The report "Teenagers on the Web: Usability Guidelines for Creating Compelling Websites for Teens," conducted by NNG, observed teenagers who used a variety of Web sites. The study is based on usability studies with 38 users between the ages of 13 and 17. Researchers tested 23 sites, asking the teenagers to visit the sites, perform specific tasks, and think out loud.
"Internet marketers must design for the teens we have, not the teens they wished we had," said Jakob Nielsen, principal of NNG. "Teenagers' low reading skills and lack of critical research abilities may be failures of the educational system, but they are realities, and you have to cater to this audience if you want to win on the Web."

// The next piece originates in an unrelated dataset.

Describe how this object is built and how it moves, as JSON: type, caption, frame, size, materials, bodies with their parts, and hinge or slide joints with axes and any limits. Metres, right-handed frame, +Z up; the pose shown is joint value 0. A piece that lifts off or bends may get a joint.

There are approximately 20 million teenagers in the United States who spend an average of $100 per week (TRU). With an estimated 22 million American teenagers expected to be online in 2008, up from 18 million in 2004 (JupiterResearch), the Web will continue to grow as a key vehicle for influencing the teen market.
Here are a few of the report's findings:
Teens aren't the technogeeks that many
people assume they are. They achieve a success rate of 55 percent compared to 66 percent for adults; success rate indicates the proportion of times users are capable of completing a representative
task.
Teens' poor performance is caused by multiple factors: insufficient reading skills, immature research strategies, and an unwillingness to stick with Web sites that are perceived as
difficult.
Use of the word "kid" is a teen-repellant. Web sites that try to serve both children and teens in a single area titled something like "kids" will lose the teens.
Being boring is the kiss of death in terms of keeping teens on Web sites. Teens want to "do" things as opposed to simply sit and read.
Teens are drawn to sites that have social and
interactive activities where they can communicate with others, make new friends, and achieve a sense of connecting and belonging.
Teens pay more attention than adults to the way a site
looks, but they don't like the heavy, glitzy, blinking graphics that designers think they like; they prefer clean, modest, but still cool designs.
"To engage the teen audience, Web sites need to be visually interesting as well as easy-to-use. And, you shouldn't assume teens are tech experts or have the most ideal computer set-up," said Hoa Loranger, user experience specialist at NNG.